Tensorflow crashes with CUBLAS_STATUS_ALLOC_FAILED
For TensorFlow 2.2 none of the other answers worked when the CUBLAS_STATUS_ALLOC_FAILED problem was encountered. Found a solution on https://www.tensorflow.org/guide/gpu:
import tensorflow as tf
gpus = tf.config.experimental.list_physical_devices('GPU')
if gpus:
try:
# Currently, memory growth needs to be the same across GPUs
for gpu in gpus:
tf.config.experimental.set_memory_growth(gpu, True)
logical_gpus = tf.config.experimental.list_logical_devices('GPU')
print(len(gpus), "Physical GPUs,", len(logical_gpus), "Logical GPUs")
except RuntimeError as e:
# Memory growth must be set before GPUs have been initialized
print(e)
I ran this code before any further calculations are made and found that the same code that produced CUBLAS error before now worked in same session. The sample code above is a specific example that sets the memory growth across a number of physical GPUs but it also solves the memory expansion problem.

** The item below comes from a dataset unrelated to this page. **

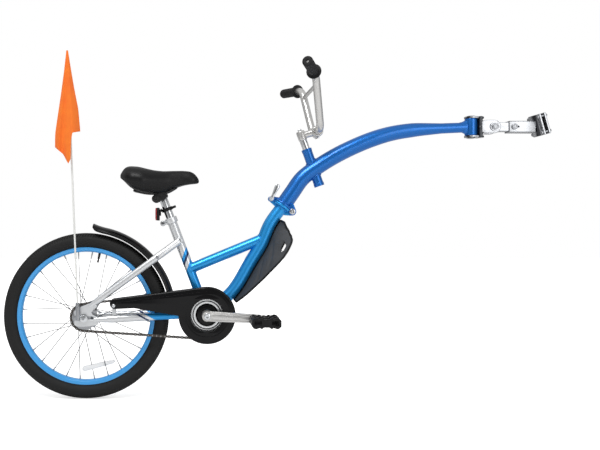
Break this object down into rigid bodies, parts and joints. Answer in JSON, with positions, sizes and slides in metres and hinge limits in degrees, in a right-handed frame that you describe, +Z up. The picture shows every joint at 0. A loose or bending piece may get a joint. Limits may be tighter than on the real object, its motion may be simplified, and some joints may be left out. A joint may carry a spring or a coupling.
{
  "type": "trailer bike",
  "caption": "Half bike with a single wheel, folding frame and curved tow arm that clamps to the seat post of an adult's bike, with chain drive, saddle, handlebar and safety flag.",
  "frame": {"origin": "centre of the clamp that grips the towing bike's seat post", "axes": "+X forward along the direction of travel, +Y to the rider's left, +Z up, with the drive side facing -Y"},
  "size_m": [1.6658, 0.5044, 1.0435],
  "materials": {
    "frame_paint": "gloss metallic blue",
    "arm_paint": "gloss metallic deep blue",
    "rim_paint": "gloss light blue",
    "silver_paint": "satin silver",
    "chrome": "polished",
    "steel": "bright zinc",
    "black_plastic": "fine moulded grain",
    "grip_rubber": "soft matt",
    "tyre_rubber": "matt",
    "saddle_cover": "grained black cover over foam",
    "red_lens": "prismatic red",
    "clear_lens": "prismatic clear",
    "flag_fabric": "woven orange",
    "white_pole": "smooth white glass fibre"
  },
  "bodies": {
    "hitch_clamp": {"hitch_receiver": "chrome", "clamp_cap": "chrome", "clamp_insert_rear": "grip_rubber", "clamp_insert_front": "grip_rubber", "clamp_bolt_1": "steel", "clamp_bolt_2": "steel", "clamp_bolt_3": "steel", "clamp_bolt_4": "steel", "hitch_tongue": "chrome"},
    "hitch_pin": {"hitch_pin": "chrome"},
    "pivot_yoke": {"pivot_yoke": "chrome", "pitch_bolt": "steel", "yaw_bolt": "steel"},
    "tow_arm": {"tow_arm": "arm_paint", "fold_pin": "chrome", "fold_skewer": "steel"},
    "stem": {"stem": "chrome", "stem_bolt": "chrome"},
    "handlebar": {"handlebar": "silver_paint", "grip_right": "grip_rubber", "grip_left": "grip_rubber"},
    "fold_lever": {"fold_lever": "chrome"},
    "frame": {"front_frame": "frame_paint", "rear_frame": "silver_paint", "chain_guard": "black_plastic", "guard_screw": "steel", "mudguard": "black_plastic", "splash_guard": "black_plastic", "chain": "steel", "axle_with_nuts": "steel", "chain_tensioner_right": "steel", "chain_tensioner_left": "steel", "flag_bracket": "steel", "flag_pole": "white_pole", "flag_cloth": "flag_fabric", "seat_collar": "silver_paint", "seat_skewer": "steel"},
    "seat_lever": {"seat_lever": "chrome"},
    "seat_post": {"seat_post": "chrome", "reflector_bracket": "black_plastic", "rear_reflector": "red_lens"},
    "saddle": {"saddle": "saddle_cover", "saddle_rails": "steel", "saddle_clamp": "steel"},
    "wheel": {"tyre": "tyre_rubber", "rim": "rim_paint", "hub_and_spokes": "steel", "spoke_reflector": "clear_lens"},
    "cog": {"rear_cog": "steel"},
    "crank": {"chainring": "chrome", "bracket_axle": "steel", "crank_arm_right": "silver_paint", "crank_arm_left": "silver_paint", "pedal_spindle_right": "steel", "pedal_spindle_left": "steel"},
    "pedal_right": {"pedal_right": "black_plastic"},
    "pedal_left": {"pedal_left": "black_plastic"}
  },
  "joints": [
    {"name": "hitch_pin_pull", "type": "slide", "parent": "hitch_clamp", "child": "hitch_pin", "axis": [0, -1, 0], "range_m": [0, 0.05]},
    {"name": "hitch_pitch", "type": "hinge", "parent": "hitch_clamp", "child": "pivot_yoke", "pos_m": [-0.145, 0, -0.007], "axis": [0, 1, 0], "range_deg": [-35, 35]},
    {"name": "hitch_yaw", "type": "hinge", "parent": "pivot_yoke", "child": "tow_arm", "pos_m": [-0.209, 0, -0.007], "axis": [0, 0, 1], "range_deg": [-75, 75]},
    {"name": "stem_height", "type": "slide", "parent": "tow_arm", "child": "stem", "axis": [-0.3355, 0, 0.9421], "range_m": [-0.02, 0.04]},
    {"name": "handlebar_tilt", "type": "hinge", "parent": "stem", "child": "handlebar", "pos_m": [-0.68055, 0, -0.02072], "axis": [0, 1, 0], "range_deg": [-20, 20]},
    {"name": "fold_lever_swing", "type": "hinge", "parent": "tow_arm", "child": "fold_lever", "pos_m": [-0.82042, -0.0209, -0.22586], "axis": [0.9063, 0, -0.4226], "range_deg": [0, 140]},
    {"name": "frame_fold", "type": "hinge", "parent": "tow_arm", "child": "frame", "pos_m": [-0.75802, 0, -0.26502], "axis": [0, -1, 0], "range_deg": [0, 115]},
    {"name": "seat_lever_swing", "type": "hinge", "parent": "frame", "child": "seat_lever", "pos_m": [-1.14994, 0.0221, -0.30098], "axis": [-0.4067, 0, 0.9135], "range_deg": [0, 140]},
    {"name": "seat_height", "type": "slide", "parent": "frame", "child": "seat_post", "axis": [-0.3551, 0, 0.9348], "range_m": [0, 0.09]},
    {"name": "saddle_tilt", "type": "hinge", "parent": "seat_post", "child": "saddle", "pos_m": [-1.15211, 0, -0.21783], "axis": [0, 1, 0], "range_deg": [-12, 12]},
    {"name": "wheel_spin", "type": "hinge", "parent": "frame", "child": "wheel", "pos_m": [-1.3836, 0, -0.582], "axis": [0, 1, 0], "continuous": true},
    {"name": "cog_spin", "type": "hinge", "parent": "frame", "child": "cog", "pos_m": [-1.3836, 0, -0.582], "axis": [0, 1, 0], "continuous": true},
    {"name": "crank_spin", "type": "hinge", "parent": "frame", "child": "crank", "pos_m": [-1.01681, 0, -0.574], "axis": [0, 1, 0], "continuous": true},
    {"name": "pedal_right_spin", "type": "hinge", "parent": "crank", "child": "pedal_right", "pos_m": [-0.85204, -0.1356, -0.58264], "axis": [0, 1, 0], "continuous": true},
    {"name": "pedal_left_spin", "type": "hinge", "parent": "crank", "child": "pedal_left", "pos_m": [-1.18159, 0.1356, -0.56537], "axis": [0, 1, 0], "continuous": true}
  ],
  "couplings": [
    {"joint": "cog_spin", "follows": "crank_spin", "ratio": 1.8}
  ]
}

The location of the "allow_growth" property of the session config seems to be different now. It's explained here: https://www.tensorflow.org/tutorials/using_gpu
So currently you'd have to set it like this:
import tensorflow as tf
config = tf.ConfigProto()
config.gpu_options.allow_growth = True
session = tf.Session(config=config, ...)